Newly formed Theseus AI plans to reduce unnecessary back surgery referrals by providing more objective MRI data to physicians.
A Los Angeles-based startup recently struck a licensing deal with the University of California- Los Angeles to create a tool that can analyze spine images to help decide whether patients should be a candidate for surgery.
Theseus AI was spun out of research conducted by Dr. Luke Macyszyn, a neurosurgeon at the UCLA spine center. The startup struck an agreement to license the technology from UCLA in September.
CEO Sam Elhag presented Theseus’ work in front of a group of colleagues at the SoCalBio Digital Health conference on Friday. The company is addressing a costly medical problem: more than 250,000 spine surgeries are preformed annually, Elhag said, and a significant portion of them might be completely unnecessary.
Studies show a substantial number of back surgeries fail to relieve pain.

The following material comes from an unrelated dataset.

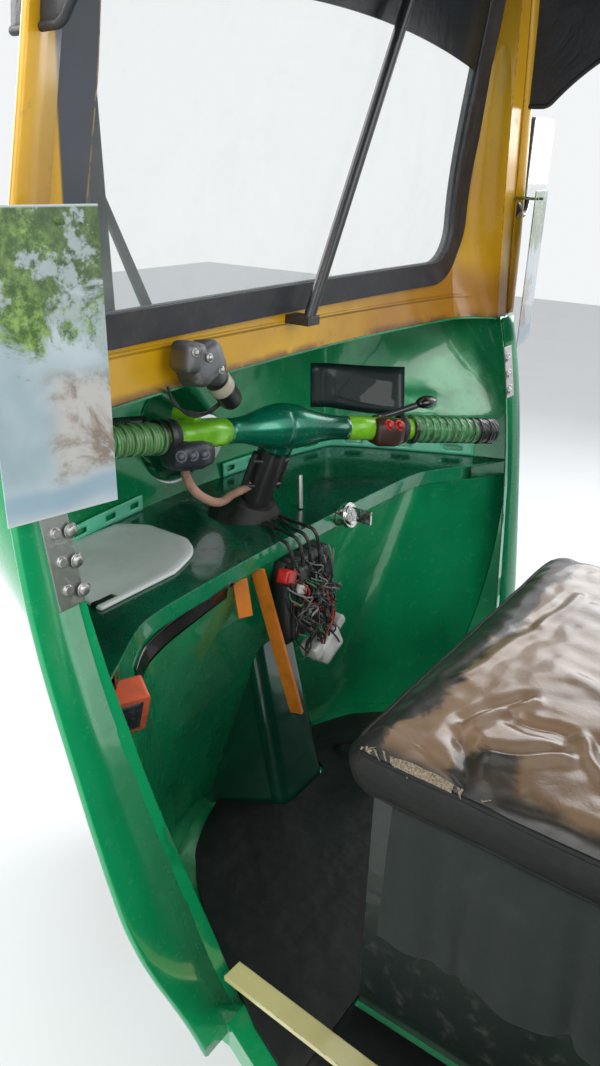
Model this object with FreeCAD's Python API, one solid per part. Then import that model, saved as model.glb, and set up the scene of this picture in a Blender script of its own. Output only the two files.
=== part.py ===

Estimates range between 20 percent and 40 percent of surgeries fail, according to a 2016 review by the Journal of Pain Research.
“This is somewhat personal for me in that my own father had spine surgery twice,” Elhag said. “To this date, it’s uncertain as to whether or not it all made sense.”
Elhag’s solution is to make the interpretation of spine MRIs less subjective. Theseus uses an algorithm developed by Macyszyn to provide objective measurements of spinal stenosis, or the narrowing of spaces within the spine, by analyzing MRI images. The company will also compare those measurements to patients of the same gender, age and height.